Also Known As:

Giftsmas

Zone:

Solnet

Location:

Virtual battlefields, fictional shared worlds, and other cyberspace arenas and consensual hallucinations

Details:

One of the few traditions to come more or less intact from old Earth, Frostival is a gift-giving festival adopted from early 21st century gaming and internet culture. As net.culture spread beyond the borders of any one terran nation, companies of fantasy gamer players would trade virtual and real-world gifts, engage in extended communal dance loops, and plan the ruination of their rivals (see “Frostivus.”) As Terra Firma’s power spread and the world government kept any sort of communication network under surveillance, these trivial, low-threat virtual realities became safer places to meet with remote friends than the more obvious communication grid. These games, with their low-bandwidth signal and content-free content, even managed to survive the Martian communication blackout that went down prior to Terra going to war…the human and hemivector community enjoyed this feeble link to the homeworld too much to let it go down. Over time, the Terran cold war heated up, and the fluffy tongue-in-cheek celebration became somehow more real and important as guild members ceased transmission and the annual virtual meetups had a melancholy note to them. The dead began to outnumber the living. Even the avatars of the players who’d ceased transmission since just the last Frostival, briefly animated as pale, translucent reflections, seemed to crowd out the living.

It was some hundred years before Pulse resurrected this silly tradition, a fun way to encourage consumerism and build community across the various shared-world games the budding corporation oversaw, some new winter-themed event rolling around twice every Martian year. Eventually their games linked Mars and Luna, and again the cheerfully inane holiday brought with it a flood of virtual gifts and tokens to be picked up at the nearest buyspot–and some 400 years later, the inane holiday was haunted by avatars of the departed, after the fall of the Luna Colony.

Somehow, Frostival always turns dark. Perhaps it’s that it’s celebrated on virtual battlefields by virtual raiders. Maybe making fun of death in a safely virtual world declaws the beast. Maybe it’s that the holiday still has echoes from games whose servers were incinerated along with their players, nearly a thousand years ago. It’s still a thread that winds through game worlds across the darkness of space, a joking moment of camaraderie between virtual adventurers and a cease-fire on the endless battlefields of cyberspace.

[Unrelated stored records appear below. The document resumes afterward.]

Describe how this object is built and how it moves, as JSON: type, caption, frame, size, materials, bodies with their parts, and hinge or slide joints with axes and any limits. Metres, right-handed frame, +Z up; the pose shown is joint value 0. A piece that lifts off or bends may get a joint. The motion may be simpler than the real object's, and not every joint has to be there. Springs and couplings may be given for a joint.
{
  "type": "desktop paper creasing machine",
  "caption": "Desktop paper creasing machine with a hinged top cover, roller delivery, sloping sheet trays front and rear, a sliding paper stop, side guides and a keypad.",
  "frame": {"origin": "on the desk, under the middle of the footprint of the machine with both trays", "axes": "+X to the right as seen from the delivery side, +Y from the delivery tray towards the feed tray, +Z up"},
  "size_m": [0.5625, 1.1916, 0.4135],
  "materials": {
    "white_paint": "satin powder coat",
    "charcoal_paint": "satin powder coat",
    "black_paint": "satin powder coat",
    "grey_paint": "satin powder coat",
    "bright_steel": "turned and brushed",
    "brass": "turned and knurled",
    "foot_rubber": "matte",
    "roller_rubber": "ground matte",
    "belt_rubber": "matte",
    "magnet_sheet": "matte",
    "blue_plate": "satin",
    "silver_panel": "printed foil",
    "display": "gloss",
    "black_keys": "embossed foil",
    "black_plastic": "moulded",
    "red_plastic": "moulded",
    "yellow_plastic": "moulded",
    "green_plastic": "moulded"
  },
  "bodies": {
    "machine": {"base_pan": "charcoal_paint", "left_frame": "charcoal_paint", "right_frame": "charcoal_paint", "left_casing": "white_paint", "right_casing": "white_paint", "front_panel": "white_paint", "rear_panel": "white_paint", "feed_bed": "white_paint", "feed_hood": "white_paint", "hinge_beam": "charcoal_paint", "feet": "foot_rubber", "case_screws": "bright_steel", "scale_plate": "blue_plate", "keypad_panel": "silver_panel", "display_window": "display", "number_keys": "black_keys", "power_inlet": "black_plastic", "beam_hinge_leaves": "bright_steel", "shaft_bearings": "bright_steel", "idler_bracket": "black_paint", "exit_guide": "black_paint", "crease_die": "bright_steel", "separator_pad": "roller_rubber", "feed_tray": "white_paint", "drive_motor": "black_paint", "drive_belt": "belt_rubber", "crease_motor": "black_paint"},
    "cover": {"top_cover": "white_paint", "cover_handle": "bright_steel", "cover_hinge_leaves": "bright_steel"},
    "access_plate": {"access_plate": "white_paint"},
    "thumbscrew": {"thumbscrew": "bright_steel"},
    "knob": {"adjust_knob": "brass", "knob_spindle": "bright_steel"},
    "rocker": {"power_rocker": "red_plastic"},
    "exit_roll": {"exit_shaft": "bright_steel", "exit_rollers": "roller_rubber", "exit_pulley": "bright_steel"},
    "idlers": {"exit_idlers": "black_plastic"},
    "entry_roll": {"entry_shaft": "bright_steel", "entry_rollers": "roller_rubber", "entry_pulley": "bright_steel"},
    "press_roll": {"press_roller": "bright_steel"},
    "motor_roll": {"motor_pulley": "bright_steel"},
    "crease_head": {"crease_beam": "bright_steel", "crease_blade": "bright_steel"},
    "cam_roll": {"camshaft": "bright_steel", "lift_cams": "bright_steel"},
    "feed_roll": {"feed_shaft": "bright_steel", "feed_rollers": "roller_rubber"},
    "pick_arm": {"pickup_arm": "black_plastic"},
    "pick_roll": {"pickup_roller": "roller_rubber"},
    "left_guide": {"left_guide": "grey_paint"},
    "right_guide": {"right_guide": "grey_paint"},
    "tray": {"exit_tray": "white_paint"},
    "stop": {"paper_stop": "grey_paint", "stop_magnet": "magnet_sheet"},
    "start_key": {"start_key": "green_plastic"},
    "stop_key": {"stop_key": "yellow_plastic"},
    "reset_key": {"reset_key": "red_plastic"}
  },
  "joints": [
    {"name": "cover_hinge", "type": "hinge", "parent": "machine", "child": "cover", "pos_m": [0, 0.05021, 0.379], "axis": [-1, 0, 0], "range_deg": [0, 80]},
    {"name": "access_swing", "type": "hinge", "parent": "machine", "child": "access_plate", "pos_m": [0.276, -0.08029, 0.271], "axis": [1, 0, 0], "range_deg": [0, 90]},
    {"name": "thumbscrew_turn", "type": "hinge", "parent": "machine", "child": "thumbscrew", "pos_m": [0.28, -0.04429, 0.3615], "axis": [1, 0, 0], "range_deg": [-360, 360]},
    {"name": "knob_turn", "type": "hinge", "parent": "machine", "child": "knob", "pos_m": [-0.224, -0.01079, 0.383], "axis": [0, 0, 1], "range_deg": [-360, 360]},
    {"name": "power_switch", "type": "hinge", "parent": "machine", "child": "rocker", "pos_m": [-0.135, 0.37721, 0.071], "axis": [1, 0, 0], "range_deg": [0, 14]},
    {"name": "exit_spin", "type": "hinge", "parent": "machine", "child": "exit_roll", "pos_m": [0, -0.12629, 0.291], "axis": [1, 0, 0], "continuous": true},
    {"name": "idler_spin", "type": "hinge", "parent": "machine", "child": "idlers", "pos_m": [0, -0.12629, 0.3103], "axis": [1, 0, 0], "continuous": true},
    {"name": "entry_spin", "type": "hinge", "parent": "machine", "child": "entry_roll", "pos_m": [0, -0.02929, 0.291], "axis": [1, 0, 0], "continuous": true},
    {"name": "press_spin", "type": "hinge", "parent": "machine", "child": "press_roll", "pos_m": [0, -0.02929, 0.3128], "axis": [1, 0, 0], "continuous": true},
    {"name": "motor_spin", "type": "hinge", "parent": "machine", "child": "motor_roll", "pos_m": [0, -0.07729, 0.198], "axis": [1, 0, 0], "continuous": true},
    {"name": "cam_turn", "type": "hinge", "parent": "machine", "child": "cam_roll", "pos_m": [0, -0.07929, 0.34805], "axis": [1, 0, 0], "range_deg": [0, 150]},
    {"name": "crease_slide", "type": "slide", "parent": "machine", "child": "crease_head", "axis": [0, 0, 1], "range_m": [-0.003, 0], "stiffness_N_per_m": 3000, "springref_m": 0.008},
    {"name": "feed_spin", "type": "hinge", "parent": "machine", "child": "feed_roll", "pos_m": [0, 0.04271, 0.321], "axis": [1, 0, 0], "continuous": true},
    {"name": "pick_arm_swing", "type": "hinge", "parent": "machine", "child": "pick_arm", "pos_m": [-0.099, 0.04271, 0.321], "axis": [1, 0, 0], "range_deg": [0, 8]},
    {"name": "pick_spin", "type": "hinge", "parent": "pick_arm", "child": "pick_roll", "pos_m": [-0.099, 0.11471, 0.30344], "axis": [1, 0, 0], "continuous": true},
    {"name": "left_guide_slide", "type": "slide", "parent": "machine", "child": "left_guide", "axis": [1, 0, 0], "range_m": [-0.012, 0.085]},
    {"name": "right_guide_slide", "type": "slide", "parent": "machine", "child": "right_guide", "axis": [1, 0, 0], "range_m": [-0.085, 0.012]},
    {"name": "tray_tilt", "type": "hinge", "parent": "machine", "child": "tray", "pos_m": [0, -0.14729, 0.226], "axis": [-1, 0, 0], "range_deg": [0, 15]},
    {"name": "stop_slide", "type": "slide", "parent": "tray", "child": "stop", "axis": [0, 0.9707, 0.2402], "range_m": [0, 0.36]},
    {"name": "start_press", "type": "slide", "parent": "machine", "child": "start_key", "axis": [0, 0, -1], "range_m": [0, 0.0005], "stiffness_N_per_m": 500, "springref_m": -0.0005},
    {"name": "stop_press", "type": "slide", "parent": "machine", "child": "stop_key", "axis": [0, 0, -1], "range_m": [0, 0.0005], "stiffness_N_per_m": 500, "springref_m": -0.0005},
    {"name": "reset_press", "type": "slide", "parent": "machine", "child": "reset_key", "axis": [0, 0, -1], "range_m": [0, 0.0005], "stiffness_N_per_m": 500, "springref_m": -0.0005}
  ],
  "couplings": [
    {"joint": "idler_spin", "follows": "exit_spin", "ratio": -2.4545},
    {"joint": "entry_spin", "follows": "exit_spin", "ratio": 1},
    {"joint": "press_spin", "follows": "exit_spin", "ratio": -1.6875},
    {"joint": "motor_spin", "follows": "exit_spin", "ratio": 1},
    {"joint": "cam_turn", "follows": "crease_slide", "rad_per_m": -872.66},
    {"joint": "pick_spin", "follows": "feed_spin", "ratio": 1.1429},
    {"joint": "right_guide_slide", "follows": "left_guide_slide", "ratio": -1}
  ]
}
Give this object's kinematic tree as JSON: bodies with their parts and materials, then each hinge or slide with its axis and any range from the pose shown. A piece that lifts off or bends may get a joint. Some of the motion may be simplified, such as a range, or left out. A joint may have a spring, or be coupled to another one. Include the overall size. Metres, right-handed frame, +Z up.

Need to Know (before you go)

A seasonal “winter” celebration held during Mars’s Summer and Winter solstices. The northern summer solstice tends toward epic quests. The winter is more introspective.

GM Notes

Plot Seeds

Echoes: Transmissions from Earth ended centuries ago…officially. In reality, stray signals from Terra lingered for centuries after life had, supposedly, been burned away. Even today, Pulse’s gamespace network seems to be haunted by avatars from games that nobody plays anymore, and Frostival, which has for centuries nodded to the players that have moved on (from the game, from games in general, or from the living world), seems to have more of these visitors. They rarely interact meaningfully, though they may have stock responses, or engage in simulated dance loops, referencing dances that predate vector society by 50 years.

You encounter…a hydra? There were very few communication protocols active between Terra and Mars when the bombs started to fall, and when it became obvious that a powerful force had invaded Terra’s cellular and fiberoptic networks. All links to Terra were cut when emergency protocols kicked into effect. There were rumors, however, that when Hydra took over Terra’s networks and began unleashing hellfire on the distant planet, for a brief moment the popular modern warfare MMORPG “Lorica” experienced some strange glitches as a number of quest-only disaster scenarios began playing out, as if something was triggering these simulated holocausts, one after another. Of course, no-one living witnessed this, and SolNet is full of rumor, but the idea that a tendril of that rogue AI had mistakenly reached into a virtual world in its bid to end all life, everywhere, is a compelling one. Thankfully, “Lorica” has been purged, no corporation in their right mind would download a copy of a game that might or might not contain a powerful and dangerous artificial intelligence.